A. I cannot give you a one-liner that will say it all in a few words.

Rabbi Raymond Apple

Rabbi Raymond Apple

What I can do is to quote Richard Rubenstein, who argues that after the Holocaust we have to say life is absurd, an indifferent wasteland, a “cold, silent, unfeeling cosmos”.

I don’t support what he says, not just because I don’t like it. But because there is sunshine as well as shade, progress as well as regress, love as well as cruelty, joy as well as sorrow, one has no right to dismiss life as a meaningless fraud.

When as a boy I asked your question of my teacher, Dr Samuel Billigheimer, he told me, “The meaning of life is to obey God’s will”, I felt let down because it sounded like a stock religious answer.

Years have passed, and I think Dr Billigheimer was right. I might phrase his words differently but the way I would handle the question would more or less accord with his.

I would say life is a gift – so let’s use it. Life is an opportunity – let’s utilise it. Life is a test – let’s try to pass it.

How will we know that we have made something of life?

The criterion comes in two stages. The ultimate stage is in the World to Come when we hear judgment passed on us.

The interim stage is suggested by the Mishnaic statement (Ber. 5:5) that if a person’s prayer is fluent in his mouth he knows that his prayer has been accepted – i.e. our own instinct tells us what we need to know about ourselves.
THE NAME DAVID

Q. Does the name “David” have anything to do with “dod” in “L’cha Dodi”?

A. The two names are certainly connected. “Dod” means “beloved”, and David is a passive participle from the same root.

David was the youngest son of Jesse (Yishai) and was anointed by Samuel after the older sons had all been rejected. He was “ruddy, with beautiful eyes and goodly to look upon” (I Sam. 16:11-12).
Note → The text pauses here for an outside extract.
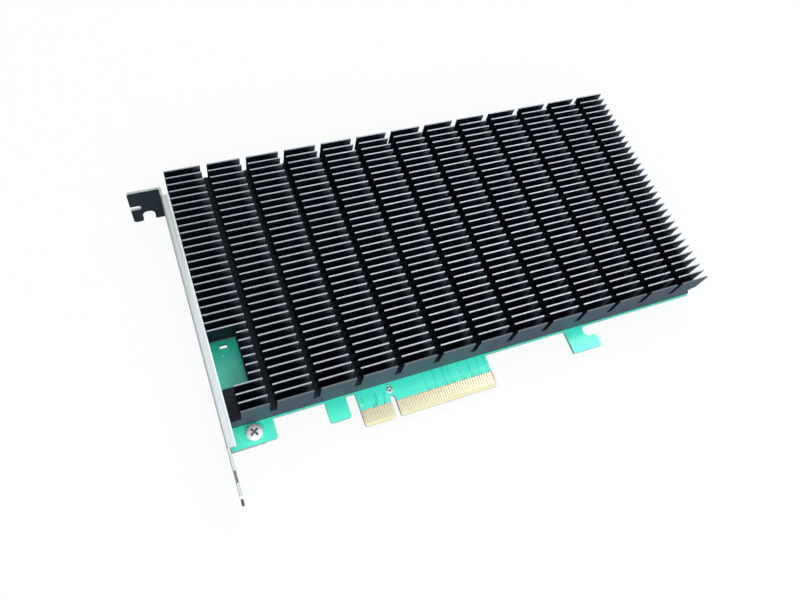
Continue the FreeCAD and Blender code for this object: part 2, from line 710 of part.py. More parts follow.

AH Sayce suggested in 1887 that David was not necessarily a personal name but a title or office like Pharaoh and Avimelech, and that the real name of the David we know was Elchanan.

 

THE JEWISH STREET

Q. The media talk about a “Palestinian street”. Is there a “Jewish street”?

A. Decidedly. The “Yiddishe Gass” is where Jews meet one another. Sometimes it is to do business, sometimes to walk to shule together.

The crucial thing is that this is where much of the community’s affairs are discussed, shaped and decided upon (for the women the equivalent used to be the kosher butcher’s).

The Jewish Street pre-dates opinion polls and may well outlast them. If you want to know what is happening in a community, listen in to the Yiddishe Gass conversations.

But if the denizens think you are a stranger, they might wonder what you’re doing there and the gossip could come to a sudden stop.

Rabbi Raymond Apple served for 32 years as the chief minister of the Great Synagogue, Sydney, Australia’s oldest and most prestigious congregation. He was Australia’s highest profile rabbi and held many public roles.

Comments

One Response to “What is the meaning of life?…ask the Rabbi”
  1. Liat Kirby-Nagar says:

    So, the equivalent of the Jewish Street for women was the kosher butcher’s! That piece of information shows how necessary it was/is for change. No reflection on you, Rabbi Apple, or your reportage, just a reflection on the problems emanating from the historical assumptions of male entitlements.